Note: A shatter piece is made up of vertices (points or dots that define the corners of the shape), edges (lines that connect
the dots), and planes (walls of the shape). Shatter determines when a shape has come in contact with a force sphere based
on when a vertex comes in contact with the sphere.

Gradient controls

Gradient controls specify the gradient layer used to control the timing of an explosion and the pieces that are affected
by the blast.

Shatter Threshold

Specifies which pieces in the force sphere shatter according to the corresponding luminance of

the specified gradient layer. If Shatter Threshold is set to 0%, no pieces in the force sphere shatter. If it is set to 1%,
only the pieces in the force sphere corresponding to white (or very nearly white) areas on the gradient layer shatter.
If it is set to 50%, all the pieces in the force sphere corresponding to white-to-50%-gray areas on the gradient layer
shatter. If it is set to 100%, all pieces in the force sphere shatter. Because there are 256 shades of gray (including black
and white), each percentage point represents approximately 2.5 shades of gray.

Animating Shatter Threshold influences the timing of the explosion. If you leave it set to 0%, the layer never
explodes. However, if you set a Shatter Threshold keyframe at 50%, the pieces of your layer in the force field that
correspond to areas of your gradient layer that range from white to 50% gray explode. If you then animate Shatter
Threshold up to 100%, the remaining pieces in the force sphere explode.

Gradient Layer

Specifies the layer to use to determine when specific areas of the target layer shatter. White areas

shatter first; black areas shatter last. Shatter determines which pixels correspond to which pieces by subdividing the
layer into pieces, each with a center point or balance point. If you superimpose the shatter map over the gradient
layer, the gradient layer pixels that are precisely under each balance point control the explosion.

Note: Some shapes have a balance point that falls outside the actual area of the shape—for example, the letters C and
U. When designing a gradient layer in such a situation, avoid using grayscale versions of letters. Instead, use larger
shapes that cover the balance point of each character.

Invert Gradient

Inverts the pixel values in the gradient.
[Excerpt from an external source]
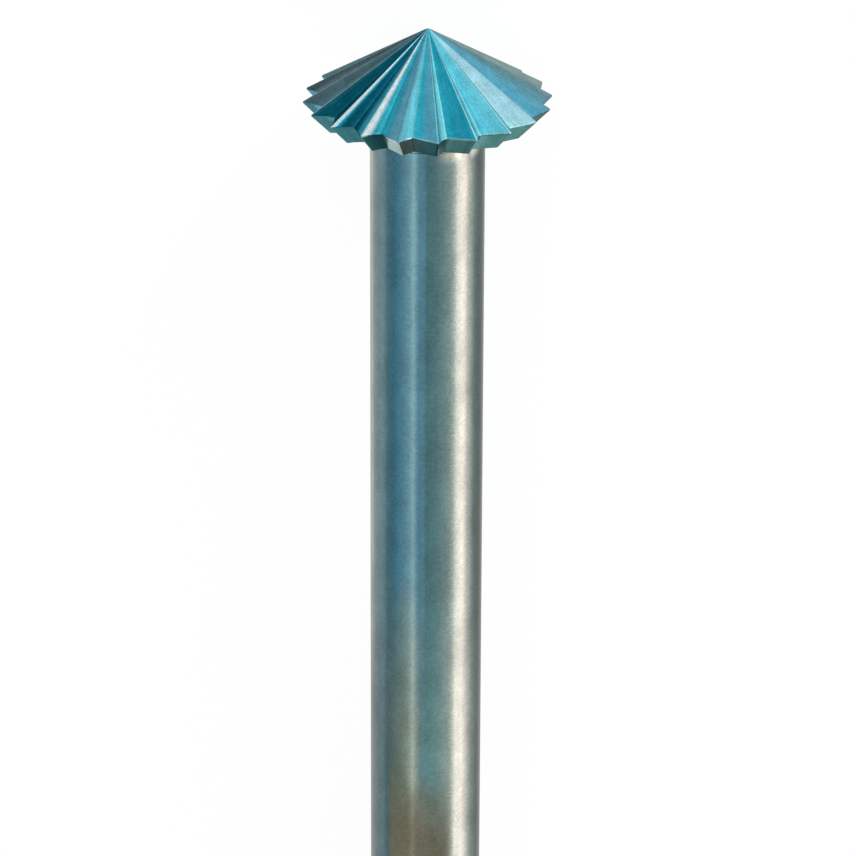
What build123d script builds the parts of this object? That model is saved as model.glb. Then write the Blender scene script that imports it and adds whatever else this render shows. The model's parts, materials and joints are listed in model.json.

White becomes black, and black becomes white.

Physics controls

Physics controls specify the way the pieces move and fall through space.

Rotation Speed

Specifies the speed at which pieces rotate around the axis set by the Tumble Axis control, allowing

you to simulate different rotation speeds for different materials. In nature, similarly shaped pieces spin at different
speeds based on their mass and air friction. For example, a brick spins faster than Styrofoam.

Tumble Axis

Specifies the axis that the pieces spin around. Free spins the pieces in any direction. None eliminates all

rotation. X, Y, and Z spin the pieces only around the selected axis. XY, XZ, and YZ spin the pieces only around the
selected combination of axes.

Note: Any application of z-axis rotation appears only when a second force hits the layer. The pieces do not rotate from
the first blast if only z-axis rotation is selected.

Randomness

Affects the initial velocities and spins generated by the force sphere. When this control is set to 0,

pieces fly directly away from the center point of a blast (assuming a positive force). Since real explosions are rarely
this orderly, Randomness allows you to vary things a little bit.